«Abbiamo
ritenuto di dover essere molto responsabili in questo momento della vita
italiana», scandiva il Presidente del Consiglio
dei Ministri, Mario Monti, il 14 febbraio 2012. Concetto ripreso e sostenuto
dall’ampia maggioranza parlamentare (al Senato: 281 voti favorevoli, 25
contrari e nessun astenuto; alla Camera dei deputati: 556 voti favorevoli, 61
contrari e nessun astenuto) che unita definiva la scelta di non candidare Roma
alle Olimpiadi come «responsabile e non di sfiducia».
«Non
pensiamo sarebbe coerente impegnare l’Italia in quest’avventura che potrebbe
mettere a rischio i denari dei contribuenti»,
rimarcava Monti con il sostegno dei leader opportunisti dei partiti della
maggioranza trasversale di allora che andava da sinistra a destra, passando per
il centro.
Mario Monti spense così il sogno
di candidare la Capitale perché il governo non intendeva garantire la copertura
finanziaria destinata statisticamente e mediamente ad incrementi di costo del
170% rispetto a quelli preventivati.
«Abbiamo
esaminato il progetto con grande attenzione sia nelle sue parti generali, sia
nella molto approfondita analisi economica – disse Mario Monti in conferenza
stampa – Il Comitato olimpico internazionale richiede che ci sia anche una
lettera del Capo del governo che faccia assumere al governo stesso un impegno
di garanzia finanziaria. Il governo deve impegnarsi a coprire ogni eventuale
deficit. Il nostro governo ha riflettuto profondamente su questo aspetto e dopo
una discussione approfondita e sofferta siamo arrivati alla conclusione unanime
– è l’annuncio dell’esecutivo – che il governo non si sente, non sarebbe
responsabile di assumere questo impegno di garanzia. Abbiamo dovuto essere
responsabili, non ce la sentiamo di prendere un impegno finanziario che
potrebbe gravare. Non pensiamo sarebbe coerente impegnare l’Italia in questa
garanzia che potrebbe mettere a rischio i denari dei contribuenti».

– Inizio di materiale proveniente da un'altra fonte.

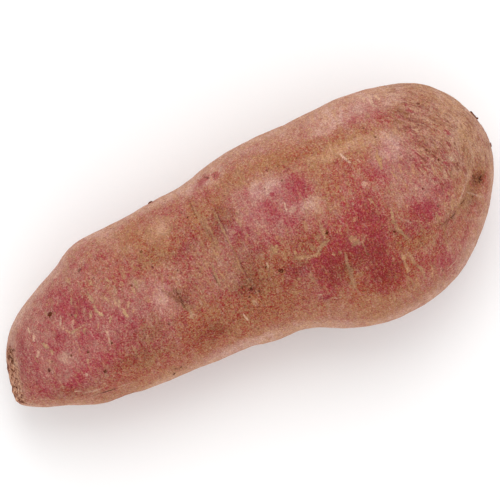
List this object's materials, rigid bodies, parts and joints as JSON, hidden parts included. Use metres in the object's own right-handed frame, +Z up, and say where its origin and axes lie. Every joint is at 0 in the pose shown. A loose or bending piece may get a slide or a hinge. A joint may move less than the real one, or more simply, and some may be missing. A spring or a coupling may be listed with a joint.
{
  "type": "sweet potato",
  "caption": "One whole red-skinned sweet potato, a tapering storage root with a broken stem end and a blunt tip, lying on its side.",
  "frame": {"origin": "on the surface that the root lies on, under the middle of its bounding box", "axes": "+X along the root from the broken stem end to the blunt tip, +Z up, +Y towards the root's straighter edge"},
  "size_m": [0.18, 0.0748, 0.0635],
  "materials": {
    "skin": "matte and dusty, magenta-red skin mottled with tan cork"
  },
  "bodies": {
    "root": {"sweet_potato": "skin"}
  },
  "joints": []
}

Sul No del governo hanno pesato
anche altri due fattori: «l’intento di evitare che la
“percezione” positiva faticosamente guadagnata presso mercati e istituzioni Ue
sia messa in dubbio e il “piano di rientro” molto “esigente” richiesto
dall’Europa sul fronte del debito pubblico».
La scelta dell’esecutivo è stata
dettata da due motivi principali: «crisi
economica ancora in atto e incertezza sui reali costi dell’impresa». Il riferimento è ad Atene 2004 e Londra 2012: «le Olimpiadi hanno comportato conseguenze negative altissime
per l’economia del Paese ellenico, mentre per i Giochi di Londra i costi sono
già raddoppiati». Condizioni, queste, che hanno
indotto Mario Monti e la sua larga e trasversale maggioranza a «perdere un’occasione da novanta per lo sviluppo italiano pur
di non correre il rischio di trovarsi tra le mani una patata bollente che
rischia di vanificare l’azione del governo».
Insomma,
che al peggio non vi sia limite si sapeva, ma che ora questi politicanti si ergano
pure a cattedratici sarebbe persino esilarante se non fosse che sono stati e
continuano ad essere la principale causa dei nostri mali.